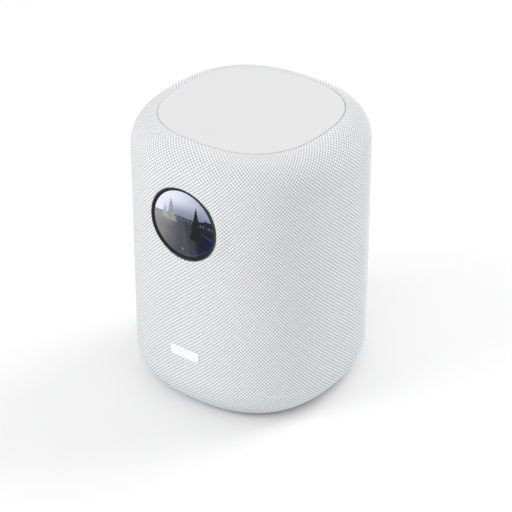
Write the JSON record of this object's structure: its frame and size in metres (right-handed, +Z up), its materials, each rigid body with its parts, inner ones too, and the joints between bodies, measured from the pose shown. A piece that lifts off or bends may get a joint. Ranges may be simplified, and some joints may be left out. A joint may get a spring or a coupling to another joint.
{
  "type": "tabletop smart display speaker",
  "caption": "Fabric-covered tabletop speaker column with a rounded-square plan, a small round touch screen in its front, a flat touch panel on top and recessed sockets low on its back.",
  "frame": {"origin": "middle of the footprint, on the surface that the foot ring stands on", "axes": "+Z up, the screen faces -Y, +X is to the right of someone facing the screen"},
  "size_m": [0.146, 0.1476, 0.193],
  "materials": {
    "fabric_white": "knitted white fabric",
    "panel_white": "smooth light grey plastic",
    "cage_grey": "moulded grey plastic",
    "black_plastic": "moulded black plastic",
    "screen_glass": "polished dark cover glass",
    "foot_rubber": "soft grey rubber",
    "paper_cone": "pressed paper pulp",
    "silk": "coated dark cloth",
    "steel": "plated steel",
    "ferrite": "sintered ferrite",
    "aluminium": "bare aluminium",
    "copper": "enamelled copper wire",
    "board_green": "circuit board with solder mask",
    "foam": "open-cell foam",
    "polyimide": "flexible printed cable"
  },
  "bodies": {
    "housing": {"fabric_sleeve": "fabric_white", "front_cage": "cage_grey", "rear_cage": "cage_grey", "name_badge": "panel_white", "top_panel": "panel_white", "touch_board": "board_green", "top_deck": "cage_grey", "sound_diffuser": "black_plastic", "base_plate": "cage_grey", "foot_ring": "foot_rubber", "base_screw_1": "steel", "base_screw_2": "steel", "base_screw_3": "steel", "base_screw_4": "steel", "electronics_housing": "cage_grey", "enclosure_floor": "cage_grey", "acoustic_enclosure": "cage_grey", "damping_foam": "foam", "screen_trim_ring": "black_plastic", "screen_lens": "screen_glass", "screen_gasket": "foam", "screen_panel": "screen_glass", "screen_bracket": "black_plastic", "screen_board": "board_green", "screen_ribbon": "polyimide", "woofer_basket": "steel", "woofer_surround": "foot_rubber", "woofer_spider": "silk", "woofer_top_plate": "steel", "woofer_magnet": "ferrite", "woofer_yoke": "steel", "tweeter_left_faceplate": "black_plastic", "tweeter_left_motor": "steel", "tweeter_left_surround": "silk", "tweeter_right_faceplate": "black_plastic", "tweeter_right_motor": "steel", "tweeter_right_surround": "silk", "socket_panel": "panel_white", "mains_inlet": "black_plastic", "mains_inlet_pin_1": "steel", "mains_inlet_pin_2": "steel", "network_jack": "steel", "audio_jack": "black_plastic", "power_board": "board_green", "main_board": "board_green", "power_transformer": "ferrite", "mains_capacitor": "aluminium", "heat_sink": "aluminium", "processor_shield": "steel", "wireless_antenna_left": "board_green", "wireless_antenna_right": "board_green"},
    "woofer_diaphragm": {"woofer_cone": "paper_cone", "woofer_dust_cap": "paper_cone", "woofer_voice_coil": "copper"},
    "tweeter_left_diaphragm": {"tweeter_left_dome": "silk"},
    "tweeter_right_diaphragm": {"tweeter_right_dome": "silk"},
    "setup_button_cap": {"setup_button": "cage_grey"},
    "microphone_switch_knob": {"microphone_switch": "black_plastic"}
  },
  "joints": [
    {"name": "woofer_stroke", "type": "slide", "parent": "housing", "child": "woofer_diaphragm", "axis": [0, 0, 1], "range_m": [-0.005, 0.005], "stiffness_N_per_m": 2500, "deforming": ["woofer_surround", "woofer_spider"]},
    {"name": "tweeter_left_stroke", "type": "slide", "parent": "housing", "child": "tweeter_left_diaphragm", "axis": [-0.7071, -0.7071, 0], "range_m": [-0.0003, 0.0003], "stiffness_N_per_m": 2000, "deforming": ["tweeter_left_surround"]},
    {"name": "tweeter_right_stroke", "type": "slide", "parent": "housing", "child": "tweeter_right_diaphragm", "axis": [0.7071, -0.7071, 0], "range_m": [-0.0003, 0.0003], "stiffness_N_per_m": 2000, "deforming": ["tweeter_right_surround"]},
    {"name": "setup_button_press", "type": "slide", "parent": "housing", "child": "setup_button_cap", "axis": [0, -1, 0], "range_m": [0, 0.0008], "stiffness_N_per_m": 600},
    {"name": "microphone_switch_slide", "type": "slide", "parent": "housing", "child": "microphone_switch_knob", "axis": [1, 0, 0], "range_m": [0, 0.002]}
  ]
}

────────────────────────────────────────

**Your task**
Reproduce the full listing word for word.

**Response to the task**
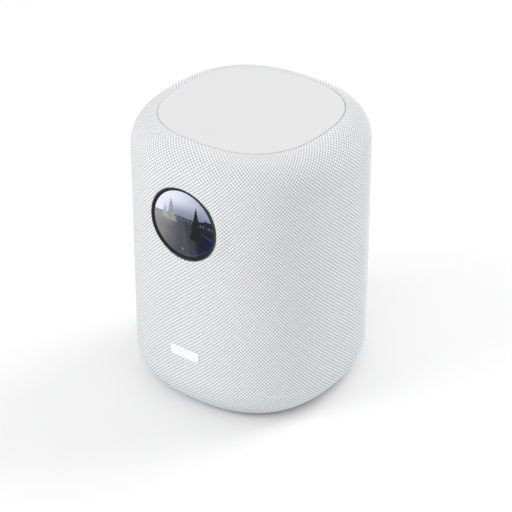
Write the JSON record of this object's structure: its frame and size in metres (right-handed, +Z up), its materials, each rigid body with its parts, inner ones too, and the joints between bodies, measured from the pose shown. A piece that lifts off or bends may get a joint. Ranges may be simplified, and some joints may be left out. A joint may get a spring or a coupling to another joint.
{
  "type": "tabletop smart display speaker",
  "caption": "Fabric-covered tabletop speaker column with a rounded-square plan, a small round touch screen in its front, a flat touch panel on top and recessed sockets low on its back.",
  "frame": {"origin": "middle of the footprint, on the surface that the foot ring stands on", "axes": "+Z up, the screen faces -Y, +X is to the right of someone facing the screen"},
  "size_m": [0.146, 0.1476, 0.193],
  "materials": {
    "fabric_white": "knitted white fabric",
    "panel_white": "smooth light grey plastic",
    "cage_grey": "moulded grey plastic",
    "black_plastic": "moulded black plastic",
    "screen_glass": "polished dark cover glass",
    "foot_rubber": "soft grey rubber",
    "paper_cone": "pressed paper pulp",
    "silk": "coated dark cloth",
    "steel": "plated steel",
    "ferrite": "sintered ferrite",
    "aluminium": "bare aluminium",
    "copper": "enamelled copper wire",
    "board_green": "circuit board with solder mask",
    "foam": "open-cell foam",
    "polyimide": "flexible printed cable"
  },
  "bodies": {
    "housing": {"fabric_sleeve": "fabric_white", "front_cage": "cage_grey", "rear_cage": "cage_grey", "name_badge": "panel_white", "top_panel": "panel_white", "touch_board": "board_green", "top_deck": "cage_grey", "sound_diffuser": "black_plastic", "base_plate": "cage_grey", "foot_ring": "foot_rubber", "base_screw_1": "steel", "base_screw_2": "steel", "base_screw_3": "steel", "base_screw_4": "steel", "electronics_housing": "cage_grey", "enclosure_floor": "cage_grey", "acoustic_enclosure": "cage_grey", "damping_foam": "foam", "screen_trim_ring": "black_plastic", "screen_lens": "screen_glass", "screen_gasket": "foam", "screen_panel": "screen_glass", "screen_bracket": "black_plastic", "screen_board": "board_green", "screen_ribbon": "polyimide", "woofer_basket": "steel", "woofer_surround": "foot_rubber", "woofer_spider": "silk", "woofer_top_plate": "steel", "woofer_magnet": "ferrite", "woofer_yoke": "steel", "tweeter_left_faceplate": "black_plastic", "tweeter_left_motor": "steel", "tweeter_left_surround": "silk", "tweeter_right_faceplate": "black_plastic", "tweeter_right_motor": "steel", "tweeter_right_surround": "silk", "socket_panel": "panel_white", "mains_inlet": "black_plastic", "mains_inlet_pin_1": "steel", "mains_inlet_pin_2": "steel", "network_jack": "steel", "audio_jack": "black_plastic", "power_board": "board_green", "main_board": "board_green", "power_transformer": "ferrite", "mains_capacitor": "aluminium", "heat_sink": "aluminium", "processor_shield": "steel", "wireless_antenna_left": "board_green", "wireless_antenna_right": "board_green"},
    "woofer_diaphragm": {"woofer_cone": "paper_cone", "woofer_dust_cap": "paper_cone", "woofer_voice_coil": "copper"},
    "tweeter_left_diaphragm": {"tweeter_left_dome": "silk"},
    "tweeter_right_diaphragm": {"tweeter_right_dome": "silk"},
    "setup_button_cap": {"setup_button": "cage_grey"},
    "microphone_switch_knob": {"microphone_switch": "black_plastic"}
  },
  "joints": [
    {"name": "woofer_stroke", "type": "slide", "parent": "housing", "child": "woofer_diaphragm", "axis": [0, 0, 1], "range_m": [-0.005, 0.005], "stiffness_N_per_m": 2500, "deforming": ["woofer_surround", "woofer_spider"]},
    {"name": "tweeter_left_stroke", "type": "slide", "parent": "housing", "child": "tweeter_left_diaphragm", "axis": [-0.7071, -0.7071, 0], "range_m": [-0.0003, 0.0003], "stiffness_N_per_m": 2000, "deforming": ["tweeter_left_surround"]},
    {"name": "tweeter_right_stroke", "type": "slide", "parent": "housing", "child": "tweeter_right_diaphragm", "axis": [0.7071, -0.7071, 0], "range_m": [-0.0003, 0.0003], "stiffness_N_per_m": 2000, "deforming": ["tweeter_right_surround"]},
    {"name": "setup_button_press", "type": "slide", "parent": "housing", "child": "setup_button_cap", "axis": [0, -1, 0], "range_m": [0, 0.0008], "stiffness_N_per_m": 600},
    {"name": "microphone_switch_slide", "type": "slide", "parent": "housing", "child": "microphone_switch_knob", "axis": [1, 0, 0], "range_m": [0, 0.002]}
  ]
}